Nelson Agholor was one of the last year’s best redemption stories. After two moribund campaigns to start his career, the No. 20 pick of the 2015 draft gained 768 yards, scored eight touchdowns, and finished as WR21. While he still hasn’t recorded even an 800-yard season, his current ADP outside the first 90 picks is surprising. He even fell to WR46 in the Apex Experts draft, a sharp discount on his 2017 results. However even with potential for a secondary breakout in the offing, he may not be the best fantasy play in Philadelphia.
The Secondary Breakout
Fourth-year breakout candidates at the WR position aren’t sexy, but they do happen. Since 2000, Jordy Nelson, Peerless Price, Reggie Wayne, Michael Crabtree, and Santonio Holmes were all first- or second-round picks who scored 100-plus points in Year 3 and then went on to score 230 or more the following year.
Given Agholor’s 2017 development and his position within a high-powered offense, it costs you remarkably little to find out if he’s the next Nelson or Wayne. The target situation isn’t ideal, but that’s the benefit of playing in Philadelphia and with an up-and-coming quarterback like Carson Wentz. You may not need the elite volume to be playable, and if you fall into the volume, you quickly move toward league-winner status.
However, there are some red flags that have presumably held down Agholor’s ADP.
Agholor took a step forward in all of the important categories last season, earning more targets and seeing more air yards for an improved weighted-opportunity rating (0.38). He turned those extra targets into more yards and TDs, in part due to improvements in red zone TDs (4) and yards after the catch (301).
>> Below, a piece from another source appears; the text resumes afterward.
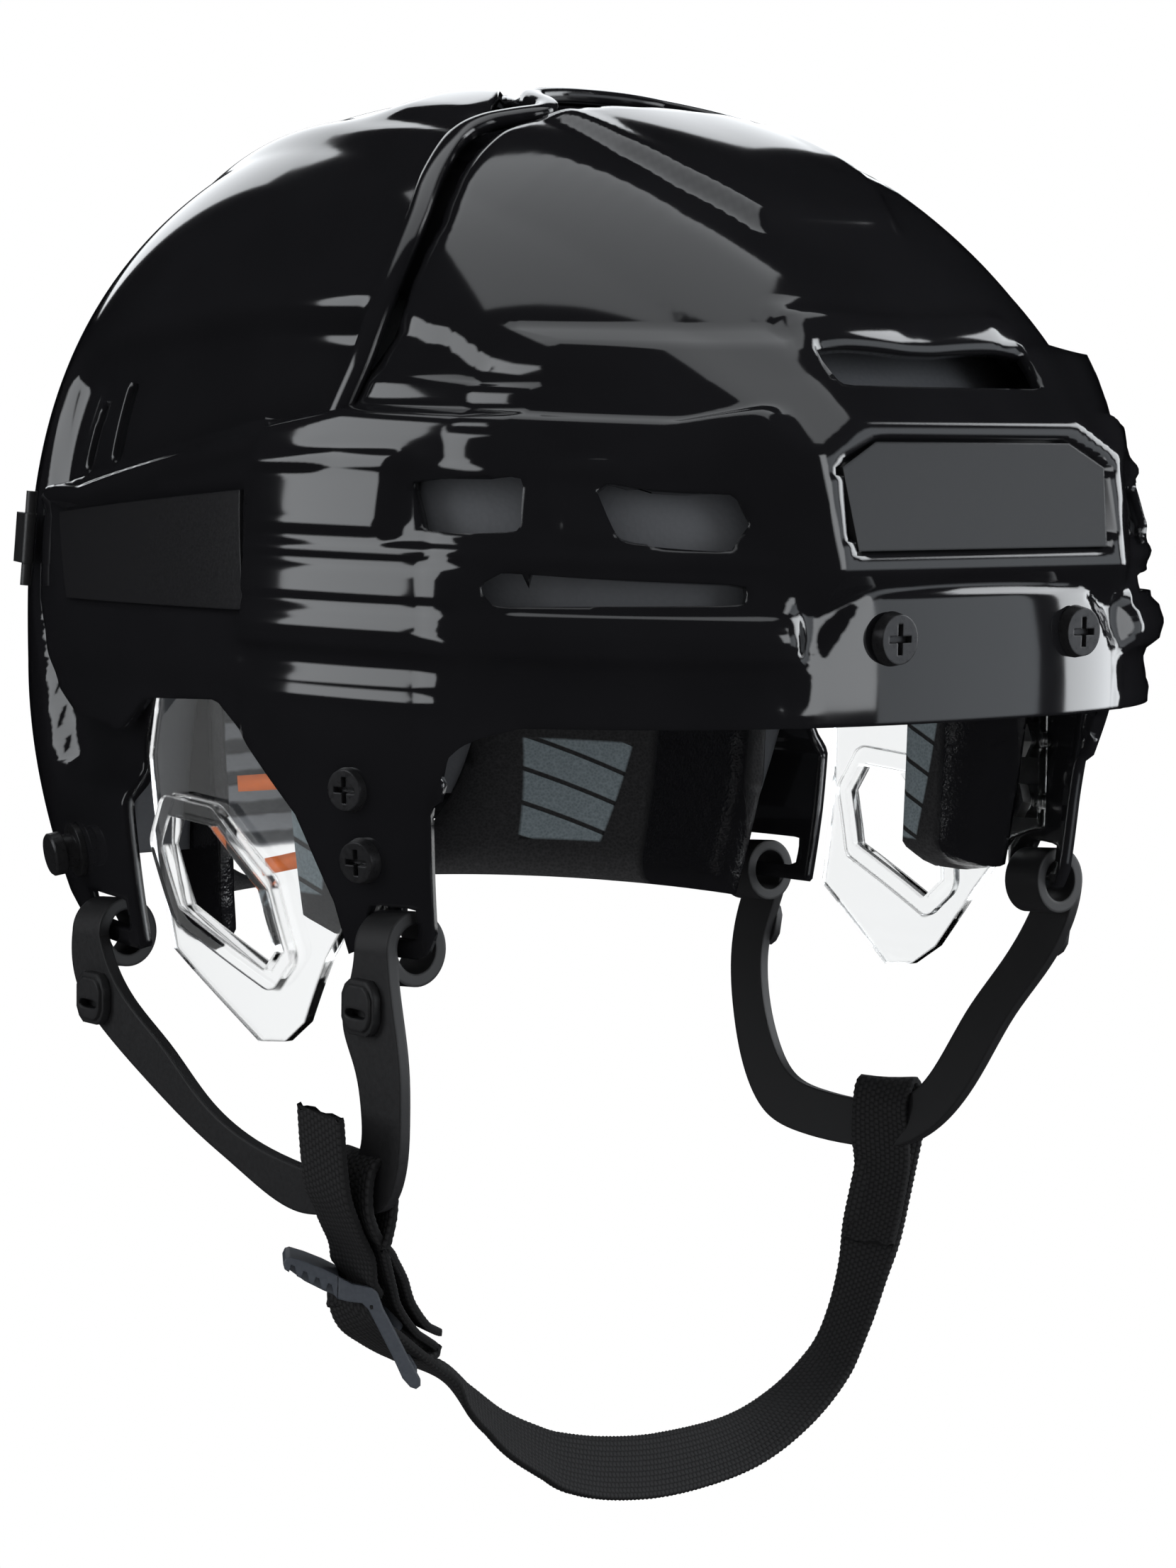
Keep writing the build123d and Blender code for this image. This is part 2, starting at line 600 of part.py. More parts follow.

He caught a TD every 11 targets, which probably isn’t sustainable but reflects the offense’s jump as well as his own.
Unfortunately, these numbers pale in comparison to a less expensive teammate.
Mike Wallace Is Free, And He’s Still Good
Mike Wallace comes over to take the Torrey Smith role in the offense, but he brings a superior resume to the departed deep threat. The new burner has posted consistently strong air yards numbers across multiple seasons and bumped his WOPR almost back to the 2014 levels (a season where finished as WR20). He recorded nine weeks in double digits, including the final six in a row.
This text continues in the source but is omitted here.